DATA ENTRIES:
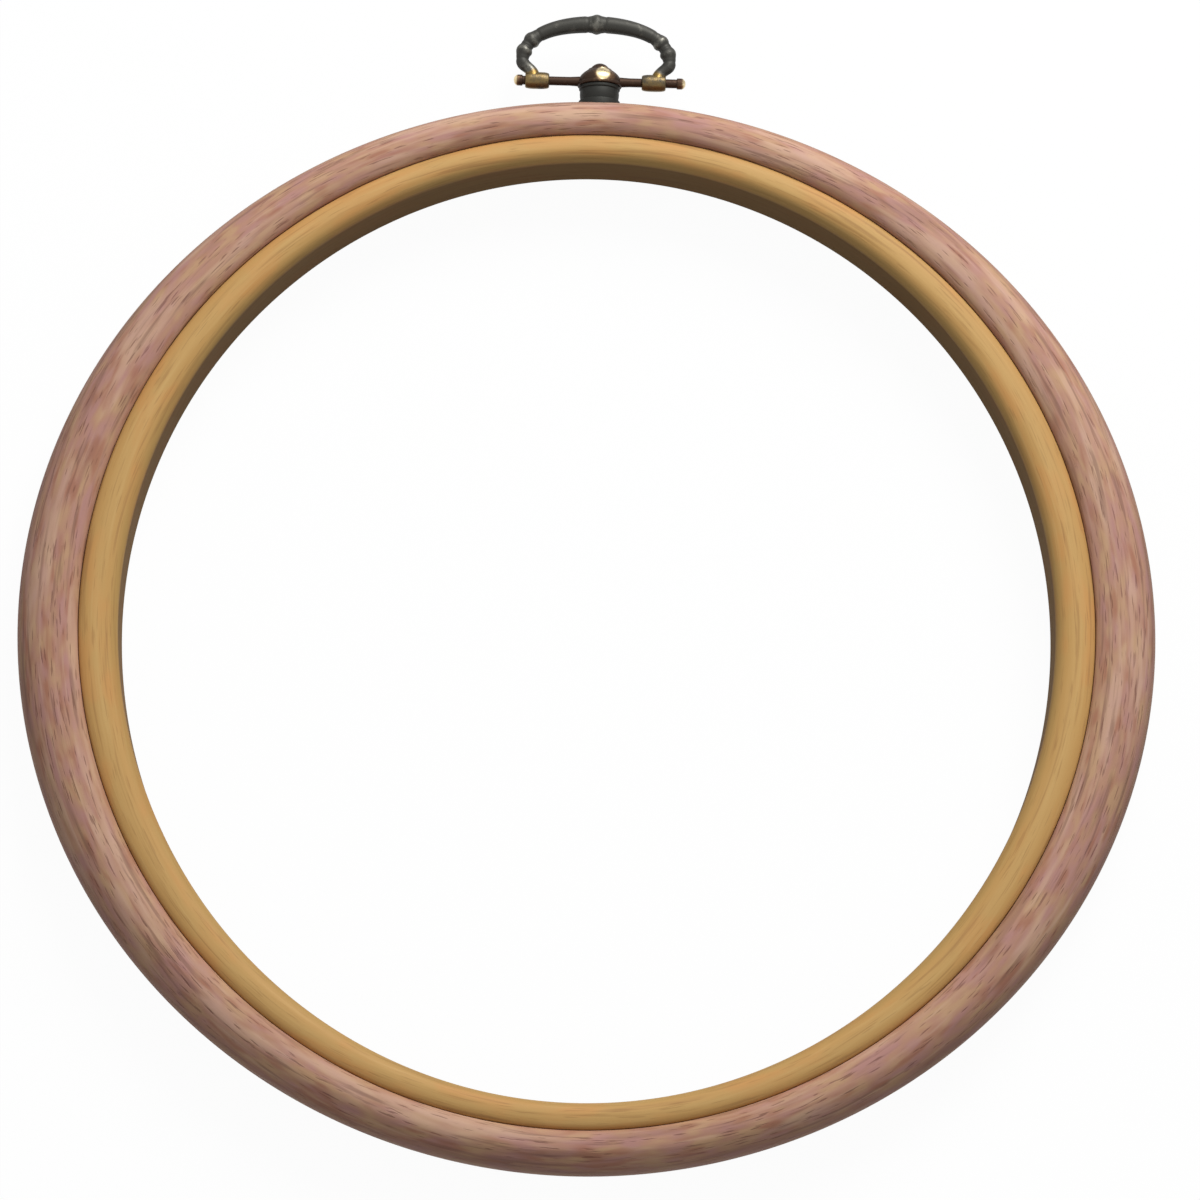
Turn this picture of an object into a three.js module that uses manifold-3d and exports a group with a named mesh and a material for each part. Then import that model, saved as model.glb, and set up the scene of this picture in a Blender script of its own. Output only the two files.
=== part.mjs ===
// Embroidery hoop with a flexible wood-look outer ring, made to double as a small wall frame.
// A rigid inner ring carries the cloth, the outer ring presses on over it from the front, and
// an antique-brass hanger with a swinging bail is screwed to the top of the outer ring.
// Millimetres. The hoop lies on its back: +Z is its front, +Y points to the hanger.

import * as THREE from "three";
import { mergeVertices } from "three/addons/utils/BufferGeometryUtils.js";
import Module from "manifold-3d";

// The fit between the two rings
const FIT_DIAMETER = 152.4; // outer wall of the inner ring, the hoop's nominal 6 inch size
const CLOTH_CLEARANCE = 0.3; // room for the cloth between the rings, a side
const RING_STEPS = 96; // facets round each ring

// Inner ring: its band is broader at the sides than at the top
const INNER_SIDE_WIDTH = 5.9;
const INNER_TOP_WIDTH = 4.1;
const INNER_DEPTH = 11.5;
const NOSE_RISE = 2.7; // height of the rounded front towards the opening
const NOSE_SHOULDER = 1.3; // its height towards the outer ring
const NOSE_STEPS = 4; // facets on each side of the crest
const BACK_CHAMFER = 0.7;
const FLANGE_WIDTH = 1.6; // lip at the back, on which the outer ring comes to rest
const FLANGE_THICKNESS = 1.6;

// Outer ring: a D section, flat towards the cloth
const OUTER_SIDE_WIDTH = 9.15;
const OUTER_TOP_WIDTH = 6.0;
const OUTER_DEPTH = 12;
const MOUTH_RADIUS = 0.7; // rounded edge where the cloth comes out at the front
const CROWN_LAND = 0.5; // flat stretch of the crown
const BACK_LAND = 1.2; // flat stretch that lies on the table
const FLANK_STEPS = 6;
const MOUTH_STEPS = 3;

// Hanger screw, its washer and their seats in the outer ring
const SHANK_RADIUS = 1.1;
const SHANK_CLEARANCE = 0.15;
const SHANK_TIP_CLEARANCE = 0.35;
const HEAD_RADIUS = 2.3;
const HEAD_HEIGHT = 1.1;
const HEAD_FACE_RADIUS = 1.6; // flat of the head, inside its rounded edge
const HEAD_RIM = 0.55; // straight stretch of the head's edge
const SLOT_WIDTH = 0.5;
const SLOT_DEPTH = 0.45;
const WASHER_RADIUS = 2.9;
const WASHER_THICKNESS = 0.5;
const HEAD_RECESS = 0.3; // how far the head stays below the wall that the cloth touches
const POCKET_CLEARANCE = 0.2;
const SPOT_DEPTH = 0.8; // flat seat cut into the rim for the ferrule

// Ferrule, turned
const FERRULE_RADIUS = 3.2;
const FERRULE_WAIST = 2.85;
const FERRULE_FOOT = 1.2; // height of its lower rim
const FERRULE_COLLAR = 3.1;
const COLLAR_HEIGHT = 0.6;

// Crossbar: a straight bar through a turned cone that ends in a ball
const PIVOT_RISE = 3.6; // axis of the bar above the rim
const BAR_RADIUS = 0.68;
const BOSS_RADIUS = 3.4;
const BOSS_DROP = 0.85; // underside of the boss below the axis
const BOSS_PLATE = 0.55; // thickness of its lower edge
const CONE_TOP_RADIUS = 1.65; // where the cone meets the ball
const CONE_TOP = 2.0; // height of that place above the axis
const CONE_SWELL = 0.25; // how far the cone's flank bulges
const CONE_STEPS = 4;
const BALL_RADIUS = 1.6;
const BALL_LIFT = 1.35; // centre of the ball above the axis
const SHOULDER_INSET = 0.05; // the bar's thick middle stays that far above the boss's underside
const SHOULDER_REACH = 4.6; // where the shoulder has run out, from the middle
const SHOULDER_START = 2.6; // where it begins
const BALL_STEPS = 6;

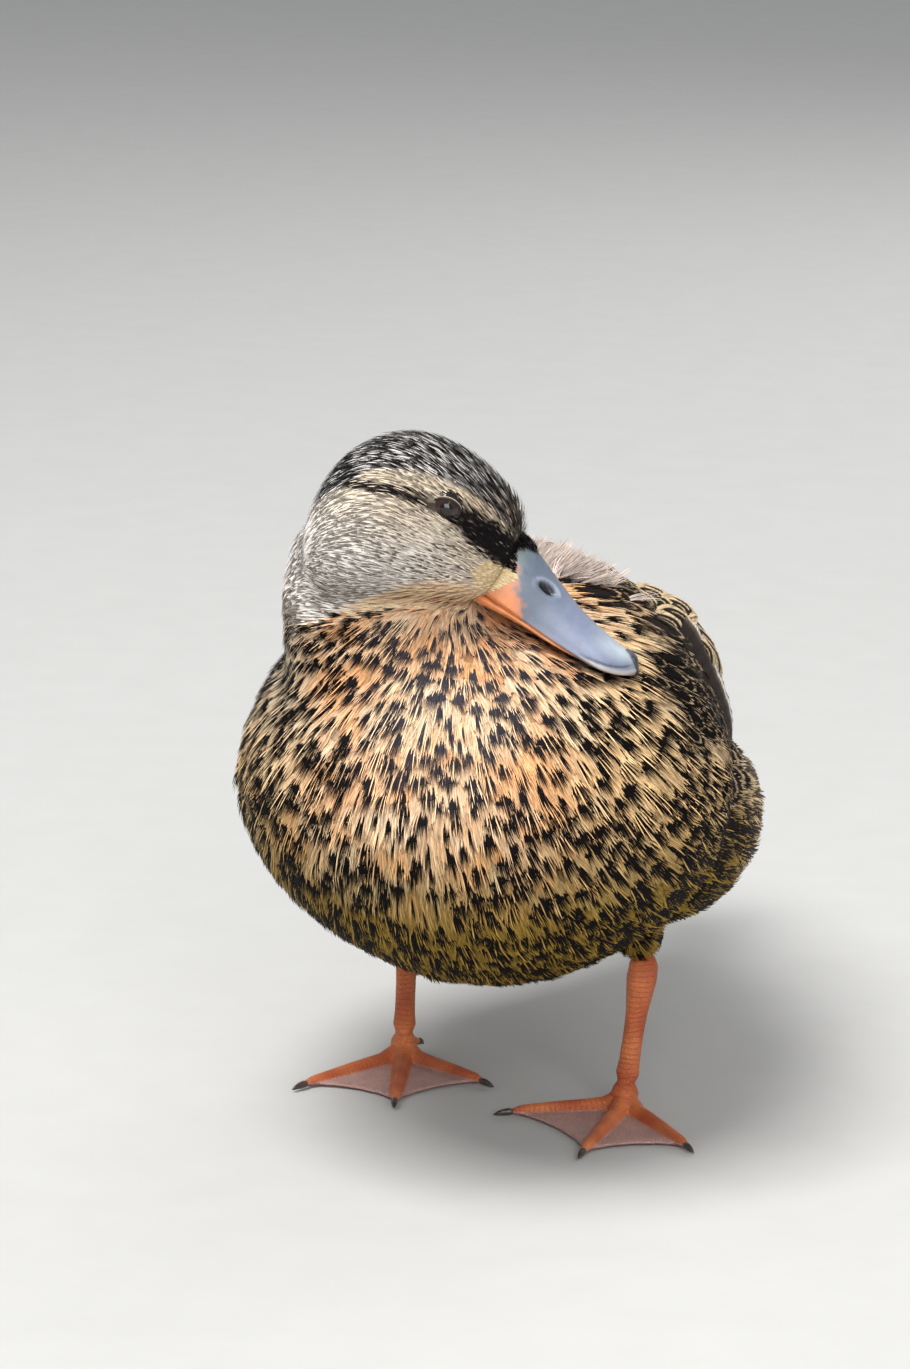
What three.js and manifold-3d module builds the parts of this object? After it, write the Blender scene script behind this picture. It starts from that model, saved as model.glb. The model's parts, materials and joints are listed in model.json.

REQUEST:
Would you give the material above again, complete and exact?

EXERCISE RESPONSE:
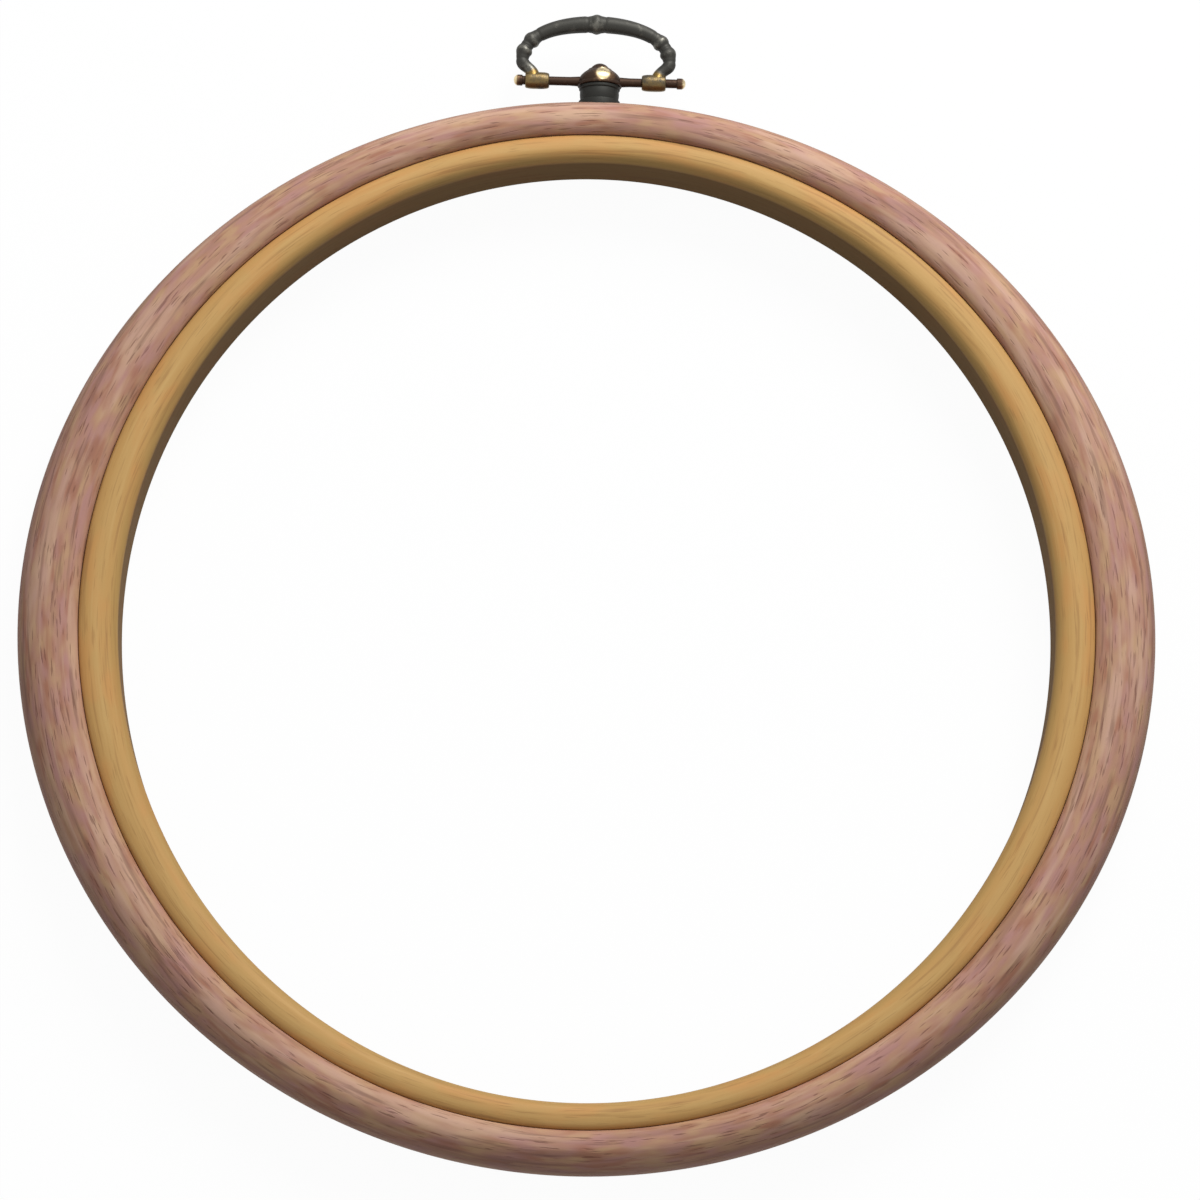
Turn this picture of an object into a three.js module that uses manifold-3d and exports a group with a named mesh and a material for each part. Then import that model, saved as model.glb, and set up the scene of this picture in a Blender script of its own. Output only the two files.
=== part.mjs ===
// Embroidery hoop with a flexible wood-look outer ring, made to double as a small wall frame.
// A rigid inner ring carries the cloth, the outer ring presses on over it from the front, and
// an antique-brass hanger with a swinging bail is screwed to the top of the outer ring.
// Millimetres. The hoop lies on its back: +Z is its front, +Y points to the hanger.

import * as THREE from "three";
import { mergeVertices } from "three/addons/utils/BufferGeometryUtils.js";
import Module from "manifold-3d";

// The fit between the two rings
const FIT_DIAMETER = 152.4; // outer wall of the inner ring, the hoop's nominal 6 inch size
const CLOTH_CLEARANCE = 0.3; // room for the cloth between the rings, a side
const RING_STEPS = 96; // facets round each ring

// Inner ring: its band is broader at the sides than at the top
const INNER_SIDE_WIDTH = 5.9;
const INNER_TOP_WIDTH = 4.1;
const INNER_DEPTH = 11.5;
const NOSE_RISE = 2.7; // height of the rounded front towards the opening
const NOSE_SHOULDER = 1.3; // its height towards the outer ring
const NOSE_STEPS = 4; // facets on each side of the crest
const BACK_CHAMFER = 0.7;
const FLANGE_WIDTH = 1.6; // lip at the back, on which the outer ring comes to rest
const FLANGE_THICKNESS = 1.6;

// Outer ring: a D section, flat towards the cloth
const OUTER_SIDE_WIDTH = 9.15;
const OUTER_TOP_WIDTH = 6.0;
const OUTER_DEPTH = 12;
const MOUTH_RADIUS = 0.7; // rounded edge where the cloth comes out at the front
const CROWN_LAND = 0.5; // flat stretch of the crown
const BACK_LAND = 1.2; // flat stretch that lies on the table
const FLANK_STEPS = 6;
const MOUTH_STEPS = 3;

// Hanger screw, its washer and their seats in the outer ring
const SHANK_RADIUS = 1.1;
const SHANK_CLEARANCE = 0.15;
const SHANK_TIP_CLEARANCE = 0.35;
const HEAD_RADIUS = 2.3;
const HEAD_HEIGHT = 1.1;
const HEAD_FACE_RADIUS = 1.6; // flat of the head, inside its rounded edge
const HEAD_RIM = 0.55; // straight stretch of the head's edge
const SLOT_WIDTH = 0.5;
const SLOT_DEPTH = 0.45;
const WASHER_RADIUS = 2.9;
const WASHER_THICKNESS = 0.5;
const HEAD_RECESS = 0.3; // how far the head stays below the wall that the cloth touches
const POCKET_CLEARANCE = 0.2;
const SPOT_DEPTH = 0.8; // flat seat cut into the rim for the ferrule

// Ferrule, turned
const FERRULE_RADIUS = 3.2;
const FERRULE_WAIST = 2.85;
const FERRULE_FOOT = 1.2; // height of its lower rim
const FERRULE_COLLAR = 3.1;
const COLLAR_HEIGHT = 0.6;

// Crossbar: a straight bar through a turned cone that ends in a ball
const PIVOT_RISE = 3.6; // axis of the bar above the rim
const BAR_RADIUS = 0.68;
const BOSS_RADIUS = 3.4;
const BOSS_DROP = 0.85; // underside of the boss below the axis
const BOSS_PLATE = 0.55; // thickness of its lower edge
const CONE_TOP_RADIUS = 1.65; // where the cone meets the ball
const CONE_TOP = 2.0; // height of that place above the axis
const CONE_SWELL = 0.25; // how far the cone's flank bulges
const CONE_STEPS = 4;
const BALL_RADIUS = 1.6;
const BALL_LIFT = 1.35; // centre of the ball above the axis
const SHOULDER_INSET = 0.05; // the bar's thick middle stays that far above the boss's underside
const SHOULDER_REACH = 4.6; // where the shoulder has run out, from the middle
const SHOULDER_START = 2.6; // where it begins
const BALL_STEPS = 6;

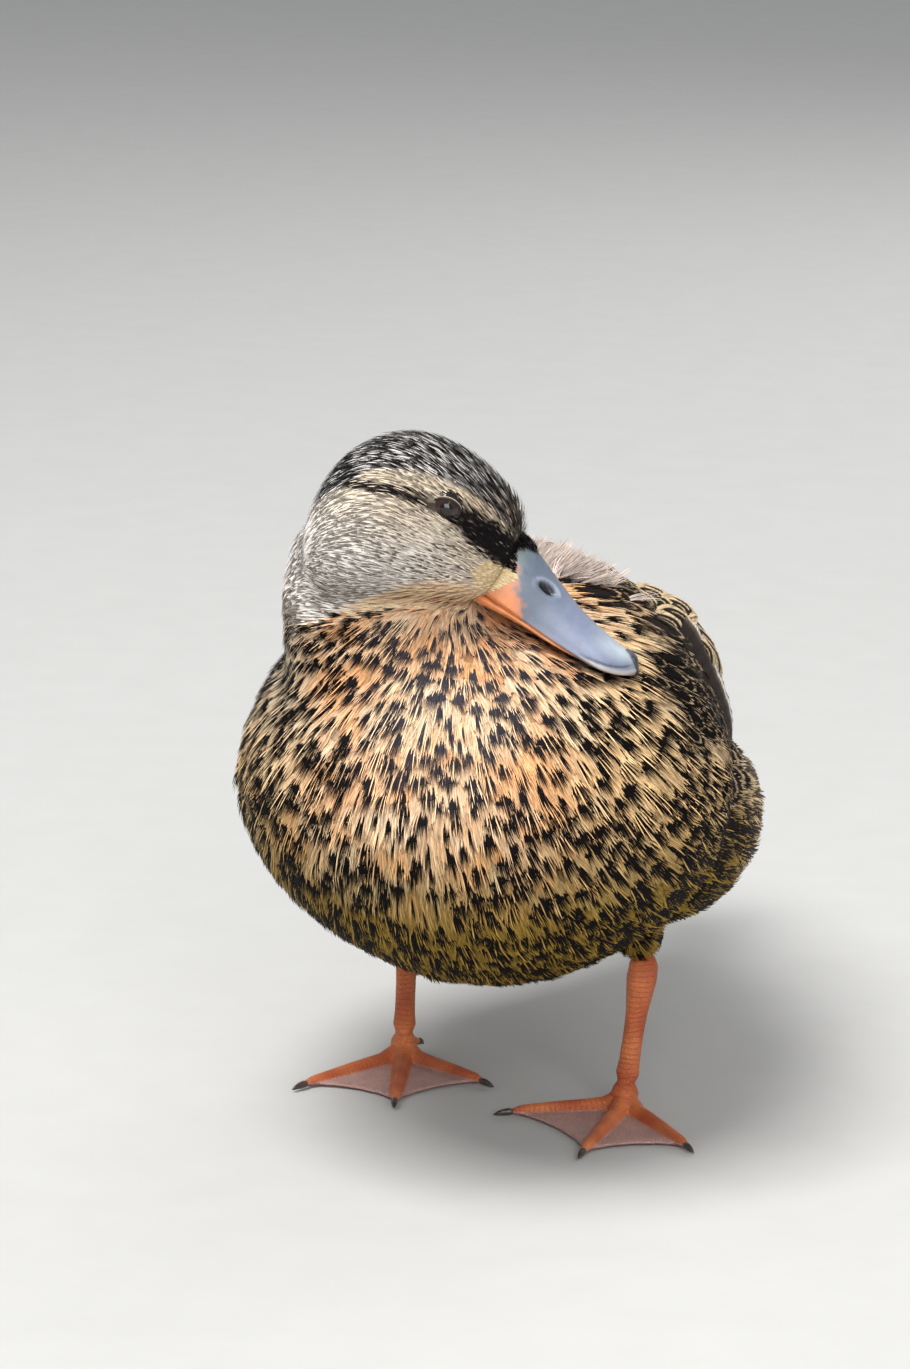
What three.js and manifold-3d module builds the parts of this object? After it, write the Blender scene script behind this picture. It starts from that model, saved as model.glb. The model's parts, materials and joints are listed in model.json.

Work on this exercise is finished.